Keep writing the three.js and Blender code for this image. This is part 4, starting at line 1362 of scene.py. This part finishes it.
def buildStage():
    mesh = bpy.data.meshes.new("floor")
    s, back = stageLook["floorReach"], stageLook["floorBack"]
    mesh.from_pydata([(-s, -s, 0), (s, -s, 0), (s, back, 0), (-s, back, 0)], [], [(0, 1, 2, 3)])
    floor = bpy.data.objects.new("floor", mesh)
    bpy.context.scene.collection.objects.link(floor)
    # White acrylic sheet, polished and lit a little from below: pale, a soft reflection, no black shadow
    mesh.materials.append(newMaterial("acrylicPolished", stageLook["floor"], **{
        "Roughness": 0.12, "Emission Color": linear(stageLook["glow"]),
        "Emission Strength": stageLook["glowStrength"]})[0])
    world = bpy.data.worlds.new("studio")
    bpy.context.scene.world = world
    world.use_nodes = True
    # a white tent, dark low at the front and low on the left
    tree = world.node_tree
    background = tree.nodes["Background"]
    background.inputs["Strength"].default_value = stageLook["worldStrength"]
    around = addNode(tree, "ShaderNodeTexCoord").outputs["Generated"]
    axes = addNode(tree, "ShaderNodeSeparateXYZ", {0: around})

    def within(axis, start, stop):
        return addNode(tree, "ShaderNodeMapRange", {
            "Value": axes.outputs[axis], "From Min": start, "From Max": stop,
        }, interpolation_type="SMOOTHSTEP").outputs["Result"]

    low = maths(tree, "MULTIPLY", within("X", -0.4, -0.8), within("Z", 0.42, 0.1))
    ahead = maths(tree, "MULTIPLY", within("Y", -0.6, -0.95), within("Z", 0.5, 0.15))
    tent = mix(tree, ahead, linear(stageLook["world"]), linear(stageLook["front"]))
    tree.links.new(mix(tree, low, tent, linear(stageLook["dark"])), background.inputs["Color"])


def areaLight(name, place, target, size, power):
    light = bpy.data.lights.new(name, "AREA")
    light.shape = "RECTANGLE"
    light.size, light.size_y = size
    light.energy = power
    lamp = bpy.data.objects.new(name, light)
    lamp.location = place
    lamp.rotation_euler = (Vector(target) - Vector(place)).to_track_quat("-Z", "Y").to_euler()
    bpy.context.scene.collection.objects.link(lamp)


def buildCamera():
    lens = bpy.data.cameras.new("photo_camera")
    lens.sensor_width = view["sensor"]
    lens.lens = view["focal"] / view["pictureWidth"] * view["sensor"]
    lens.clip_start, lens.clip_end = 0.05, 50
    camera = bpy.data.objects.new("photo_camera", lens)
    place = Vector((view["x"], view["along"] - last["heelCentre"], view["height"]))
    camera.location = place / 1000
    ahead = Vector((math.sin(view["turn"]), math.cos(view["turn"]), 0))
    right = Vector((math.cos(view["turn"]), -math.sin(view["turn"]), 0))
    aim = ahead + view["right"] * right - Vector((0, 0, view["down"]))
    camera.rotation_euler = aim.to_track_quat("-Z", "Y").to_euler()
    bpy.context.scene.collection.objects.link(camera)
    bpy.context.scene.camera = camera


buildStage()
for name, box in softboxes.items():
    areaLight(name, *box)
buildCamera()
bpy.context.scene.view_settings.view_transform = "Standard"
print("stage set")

######

Task directions: Make an exact copy of the listing, including every line.

Reply:
Keep writing the three.js and Blender code for this image. This is part 4, starting at line 1362 of scene.py. This part finishes it.
def buildStage():
    mesh = bpy.data.meshes.new("floor")
    s, back = stageLook["floorReach"], stageLook["floorBack"]
    mesh.from_pydata([(-s, -s, 0), (s, -s, 0), (s, back, 0), (-s, back, 0)], [], [(0, 1, 2, 3)])
    floor = bpy.data.objects.new("floor", mesh)
    bpy.context.scene.collection.objects.link(floor)
    # White acrylic sheet, polished and lit a little from below: pale, a soft reflection, no black shadow
    mesh.materials.append(newMaterial("acrylicPolished", stageLook["floor"], **{
        "Roughness": 0.12, "Emission Color": linear(stageLook["glow"]),
        "Emission Strength": stageLook["glowStrength"]})[0])
    world = bpy.data.worlds.new("studio")
    bpy.context.scene.world = world
    world.use_nodes = True
    # a white tent, dark low at the front and low on the left
    tree = world.node_tree
    background = tree.nodes["Background"]
    background.inputs["Strength"].default_value = stageLook["worldStrength"]
    around = addNode(tree, "ShaderNodeTexCoord").outputs["Generated"]
    axes = addNode(tree, "ShaderNodeSeparateXYZ", {0: around})

    def within(axis, start, stop):
        return addNode(tree, "ShaderNodeMapRange", {
            "Value": axes.outputs[axis], "From Min": start, "From Max": stop,
        }, interpolation_type="SMOOTHSTEP").outputs["Result"]

    low = maths(tree, "MULTIPLY", within("X", -0.4, -0.8), within("Z", 0.42, 0.1))
    ahead = maths(tree, "MULTIPLY", within("Y", -0.6, -0.95), within("Z", 0.5, 0.15))
    tent = mix(tree, ahead, linear(stageLook["world"]), linear(stageLook["front"]))
    tree.links.new(mix(tree, low, tent, linear(stageLook["dark"])), background.inputs["Color"])


def areaLight(name, place, target, size, power):
    light = bpy.data.lights.new(name, "AREA")
    light.shape = "RECTANGLE"
    light.size, light.size_y = size
    light.energy = power
    lamp = bpy.data.objects.new(name, light)
    lamp.location = place
    lamp.rotation_euler = (Vector(target) - Vector(place)).to_track_quat("-Z", "Y").to_euler()
    bpy.context.scene.collection.objects.link(lamp)


def buildCamera():
    lens = bpy.data.cameras.new("photo_camera")
    lens.sensor_width = view["sensor"]
    lens.lens = view["focal"] / view["pictureWidth"] * view["sensor"]
    lens.clip_start, lens.clip_end = 0.05, 50
    camera = bpy.data.objects.new("photo_camera", lens)
    place = Vector((view["x"], view["along"] - last["heelCentre"], view["height"]))
    camera.location = place / 1000
    ahead = Vector((math.sin(view["turn"]), math.cos(view["turn"]), 0))
    right = Vector((math.cos(view["turn"]), -math.sin(view["turn"]), 0))
    aim = ahead + view["right"] * right - Vector((0, 0, view["down"]))
    camera.rotation_euler = aim.to_track_quat("-Z", "Y").to_euler()
    bpy.context.scene.collection.objects.link(camera)
    bpy.context.scene.camera = camera


buildStage()
for name, box in softboxes.items():
    areaLight(name, *box)
buildCamera()
bpy.context.scene.view_settings.view_transform = "Standard"
print("stage set")